Trump's two-day summit in Beijing is many things: a trade negotiation, an Iran sideshow, a pageant of American business executives taking selfies at the Temple of Heaven. But for Sullivan, it is something more specific and more damaging. It is a direct assault on the political infrastructure he has spent his entire Senate career constructing.
The Three-Layer Problem
Sullivan's Taiwan strategy was elegant in its logic. He argued for three layers of deterrence: arm Taiwan directly, build up America's own Pacific military capacity, and impose preemptive economic sanctions on China so severe that any invasion becomes financially suicidal. His STAND with Taiwan Act — introduced now across multiple Congresses — was the capstone of that vision.
Every piece of that strategy requires one thing to be politically viable: the threat has to feel real. Voters don't fund deterrence against a country their president just called his friend. They don't support $1.5 trillion defense budgets when the Commander-in-Chief is promising a "fantastic future" with the adversary in question.
Trump didn't just soften the threat narrative this week. He lit it on fire and flew home.
Alaska Is the Defense Budget
Here's what makes Sullivan's situation genuinely painful rather than merely ironic: defense spending isn't just his ideology. It is Alaska's economy. Sullivan secured 53 provisions in the FY2026 defense authorization bill. He co-sponsored the Golden Dome Act, routing nearly a billion dollars in new missile defense infrastructure into his state. The military installations, the Arctic command presence, the missile interceptors — these are jobs, contracts, and economic lifelines for a state that has precious few of them.
Sullivan's pitch to Alaska voters has always been: I bring the money home because I understand the threat. Remove the threat — or rather, have the president dramatically downplay it on live television from a Beijing state banquet — and you remove the justification for the money. And without the money, what exactly is Sullivan's argument?
★ THE NUMBERS ★
53% Alaska voters who say Sullivan should be replaced — a record low for his tenure 41% Who say he deserves another term 56% Who call him a "yes man" for party leaders, even when it hurts AlaskaThe Yes-Man Trap
That last number is the one that should keep Sullivan's campaign team awake tonight. In a state where more than half of voters don't affiliate with either party, being seen as a rubber stamp for Washington leadership is political poison. And Sullivan is now caught in a vise: if he publicly criticizes Trump's Beijing dealmaking, he risks alienating the Republican base that is his electoral floor. If he stays quiet, he confirms every voter who already thinks he puts the party before Alaska.

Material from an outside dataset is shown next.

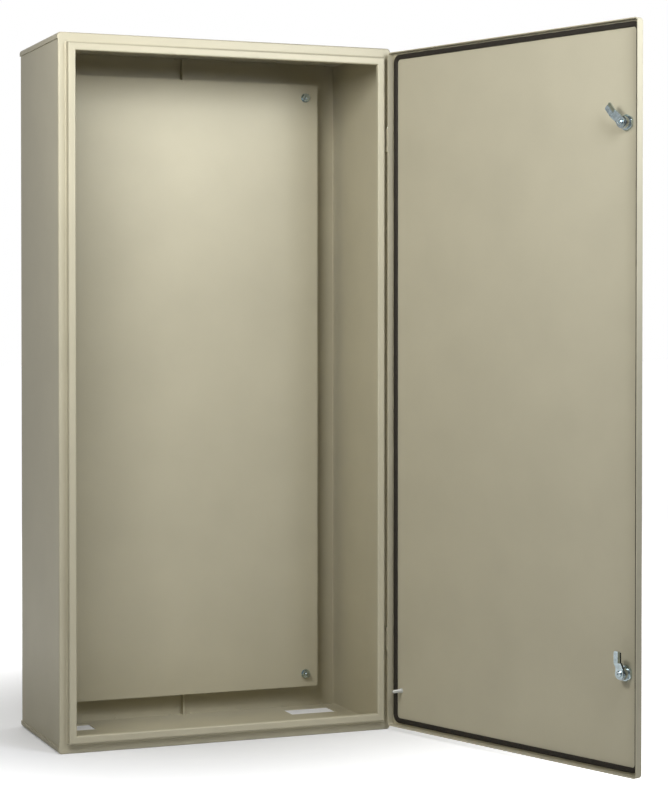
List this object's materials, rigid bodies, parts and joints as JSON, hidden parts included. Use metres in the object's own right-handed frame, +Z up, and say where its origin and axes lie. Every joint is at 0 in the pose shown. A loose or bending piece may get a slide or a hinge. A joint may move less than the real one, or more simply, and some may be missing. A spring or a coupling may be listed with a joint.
{
  "type": "steel wall enclosure",
  "caption": "Tall powder-coated steel wall enclosure with a hinged door, cam locks, foam door seal, raised rim and inner mounting plate on studs, shown with the door open.",
  "frame": {"origin": "centre of the four wall holes, on the outer face of the back", "axes": "+X to the right seen from the front, +Y out of the back into the wall, +Z up; the rest pose has the door open by 108.5 degrees, as pictured"},
  "size_m": [0.7865, 0.8248, 1.2],
  "materials": {
    "powder_coat": "semi-gloss, fine orange-peel texture",
    "zinc_steel": "bright zinc plated",
    "lock_casting": "satin nickel-plated zinc casting",
    "foam_seal": "matt foamed polyurethane",
    "seal_rubber": "matt"
  },
  "bodies": {
    "cabinet": {"left_shell": "powder_coat", "right_shell": "powder_coat", "top_cap": "powder_coat", "bottom_cap": "powder_coat", "mounting_plate": "powder_coat", "plate_studs": "zinc_steel", "plate_spacers": "zinc_steel", "plate_washers": "zinc_steel", "plate_nuts": "zinc_steel", "body_earth_stud": "zinc_steel", "body_earth_nut": "zinc_steel", "upper_hinge_base": "powder_coat", "lower_hinge_base": "powder_coat", "upper_hinge_pin": "zinc_steel", "lower_hinge_pin": "zinc_steel"},
    "door": {"door_panel": "powder_coat", "door_gasket": "foam_seal", "door_earth_stud": "zinc_steel", "upper_hinge_leaf": "powder_coat", "lower_hinge_leaf": "powder_coat", "upper_lock_housing": "lock_casting", "lower_lock_housing": "lock_casting", "upper_lock_seal": "seal_rubber", "lower_lock_seal": "seal_rubber", "upper_lock_nut": "zinc_steel", "lower_lock_nut": "zinc_steel"},
    "upper_latch": {"upper_lock_spindle": "lock_casting", "upper_cam": "zinc_steel", "upper_cam_screw": "zinc_steel"},
    "lower_latch": {"lower_lock_spindle": "lock_casting", "lower_cam": "zinc_steel", "lower_cam_screw": "zinc_steel"}
  },
  "joints": [
    {"name": "door_hinge", "type": "hinge", "parent": "cabinet", "child": "door", "pos_m": [0.2923, -0.272, 0], "axis": [0, 0, 1], "range_deg": [-108.5, 11.5]},
    {"name": "upper_lock_turn", "type": "hinge", "parent": "door", "child": "upper_latch", "pos_m": [0.46486, -0.79402, 0.4305], "axis": [-0.9483, -0.3173, 0], "range_deg": [-130, 50]},
    {"name": "lower_lock_turn", "type": "hinge", "parent": "door", "child": "lower_latch", "pos_m": [0.46486, -0.79402, -0.4305], "axis": [-0.9483, -0.3173, 0], "range_deg": [-90, 90]}
  ]
}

He does have one escape hatch. Xi's own words — warning Trump that mishandling Taiwan would lead to "clashes and even conflicts" — are actually useful ammunition. Sullivan can point to the Chinese president's own threat and say: see, the danger hasn't gone away just because Trump had a nice dinner. The deterrence argument survives if the threat survives.
The problem? The White House didn't mention Taiwan once in its official readout of the summit. The markets surged. Nvidia got approval to sell advanced AI chips to Alibaba and Tencent. The mood music is unmistakably détente — and mood music, in politics, often drowns out the policy argument.
Enter Mary Peltola
Into this vacuum walks Mary Peltola, the former congresswoman who is the only Democrat to win a statewide election in Alaska since 2008. She entered this race when Sullivan's numbers were already sliding. She led in early polls. Democrats have since opened a significant fundraising advantage in Alaska — a sentence that would have seemed delusional eighteen months ago.
Peltola doesn't need to win the argument about Taiwan or defense doctrine. She just needs Sullivan to lose the argument about relevance. And on a day when Sullivan's entire political brand is being undermined by his own party's president, from the other side of the world, "relevance" is exactly the question on the table.
The Brutal Bottom Line
Sullivan built his career on a threat that Trump just spent two days in Beijing minimizing. His defense spending argument survives only if voters believe the danger is real. His Alaska-first argument survives only if the money keeps flowing. His independence argument survives only if he's willing to say something — anything — that puts distance between himself and a president who just embraced the adversary Sullivan has spent twelve years warning about.
He can't have all three. Something has to give. And in a ranked-choice election in November, with a strong Democratic challenger and a state full of unaffiliated voters watching closely, the cost of getting that calculation wrong is his Senate seat.
Beijing may have been Trump's biggest day. It might also have been Sullivan's worst.